Below is the data. Give it again, complete and exact.
......
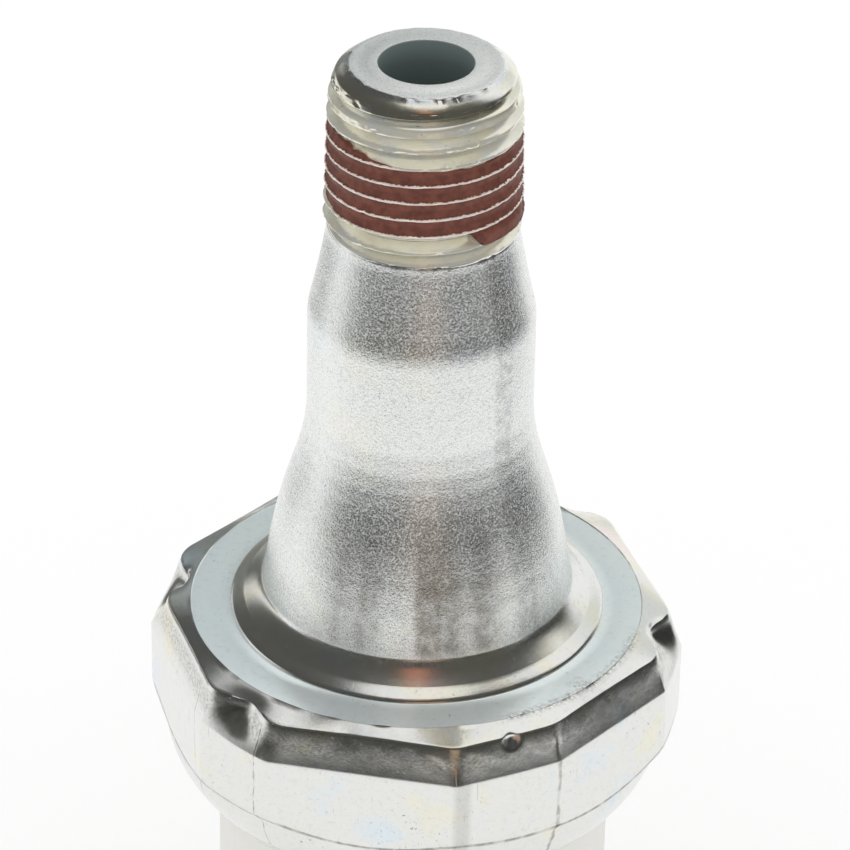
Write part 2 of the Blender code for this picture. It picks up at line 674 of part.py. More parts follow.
def make_lever(pivot, collection, cutters, material):
    """A flat bar with a barrel round the pin, bored for the screw and the leaf's rivets."""
    barrel_radius = PIN_RADIUS + TIGHT_GAP + LEVER_BARREL_WALL
    half_barrel = EAR_SPACING / 2 - SEAT_GAP
    lever = block("wiper_lever", (0, -LEVER_WIDTH / 2, -LEVER_THICKNESS / 2),
                  (LEVER_LENGTH, LEVER_WIDTH / 2, LEVER_THICKNESS / 2), collection, material)
    barrel = rod("lever_barrel", barrel_radius, -half_barrel, half_barrel, cutters)
    barrel.rotation_euler.x = math.radians(90)
    boolean(lever, barrel, "UNION")
    pin_hole = rod("lever_pin_hole", PIN_RADIUS + TIGHT_GAP, -EAR_SPACING, EAR_SPACING, cutters)
    pin_hole.rotation_euler.x = math.radians(90)
    boolean(lever, pin_hole)
    screw_hole = rod("lever_screw_hole", SCREW_RADIUS + TIGHT_GAP, -LEVER_THICKNESS, LEVER_THICKNESS,
                     cutters)
    screw_hole.location.x = PIVOT_OFFSET
    boolean(lever, screw_hole)
    holes = [barrel, pin_hole, screw_hole]
    for label, side in FRONT_AND_BACK:
        rivet_hole = rod("lever_rivet_hole_" + label, RIVET_RADIUS + TIGHT_GAP, -LEVER_THICKNESS,
                         LEVER_THICKNESS, cutters, steps=12)
        rivet_hole.location = (rivet_place(), side * RIVET_SPACING / 2, 0)
        boolean(lever, rivet_hole)
        holes.append(rivet_hole)
    hang([lever, *holes], pivot)
    return lever


def rivet_place():
    return LEVER_LENGTH - LEAF_OVERLAP / 2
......
■ Result
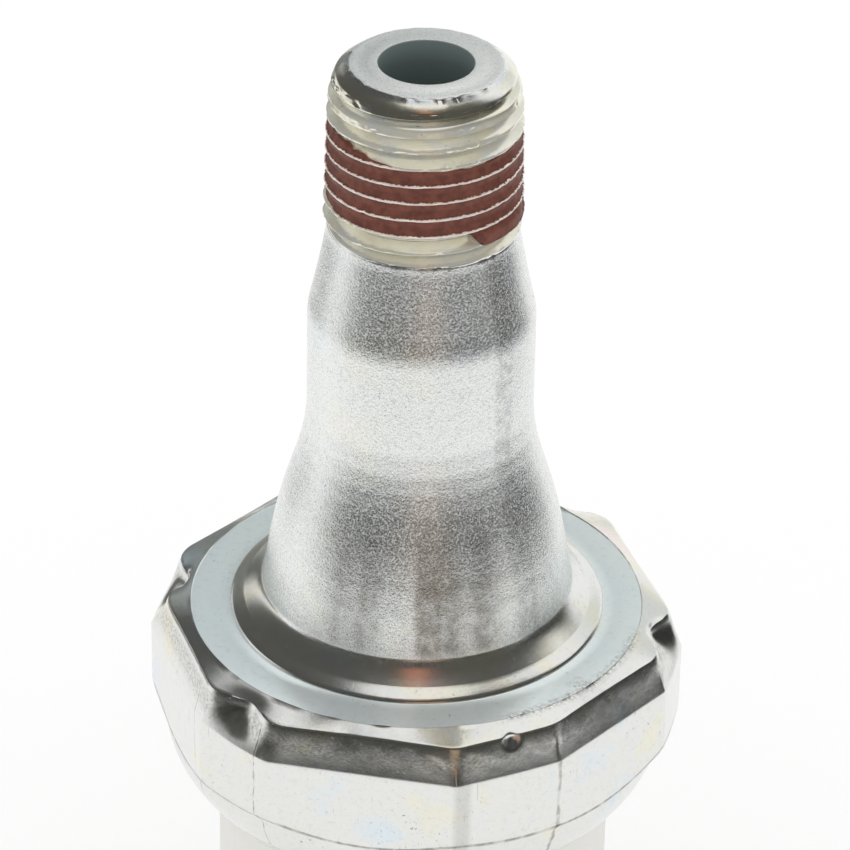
Write part 2 of the Blender code for this picture. It picks up at line 674 of part.py. More parts follow.
def make_lever(pivot, collection, cutters, material):
    """A flat bar with a barrel round the pin, bored for the screw and the leaf's rivets."""
    barrel_radius = PIN_RADIUS + TIGHT_GAP + LEVER_BARREL_WALL
    half_barrel = EAR_SPACING / 2 - SEAT_GAP
    lever = block("wiper_lever", (0, -LEVER_WIDTH / 2, -LEVER_THICKNESS / 2),
                  (LEVER_LENGTH, LEVER_WIDTH / 2, LEVER_THICKNESS / 2), collection, material)
    barrel = rod("lever_barrel", barrel_radius, -half_barrel, half_barrel, cutters)
    barrel.rotation_euler.x = math.radians(90)
    boolean(lever, barrel, "UNION")
    pin_hole = rod("lever_pin_hole", PIN_RADIUS + TIGHT_GAP, -EAR_SPACING, EAR_SPACING, cutters)
    pin_hole.rotation_euler.x = math.radians(90)
    boolean(lever, pin_hole)
    screw_hole = rod("lever_screw_hole", SCREW_RADIUS + TIGHT_GAP, -LEVER_THICKNESS, LEVER_THICKNESS,
                     cutters)
    screw_hole.location.x = PIVOT_OFFSET
    boolean(lever, screw_hole)
    holes = [barrel, pin_hole, screw_hole]
    for label, side in FRONT_AND_BACK:
        rivet_hole = rod("lever_rivet_hole_" + label, RIVET_RADIUS + TIGHT_GAP, -LEVER_THICKNESS,
                         LEVER_THICKNESS, cutters, steps=12)
        rivet_hole.location = (rivet_place(), side * RIVET_SPACING / 2, 0)
        boolean(lever, rivet_hole)
        holes.append(rivet_hole)
    hang([lever, *holes], pivot)
    return lever


def rivet_place():
    return LEVER_LENGTH - LEAF_OVERLAP / 2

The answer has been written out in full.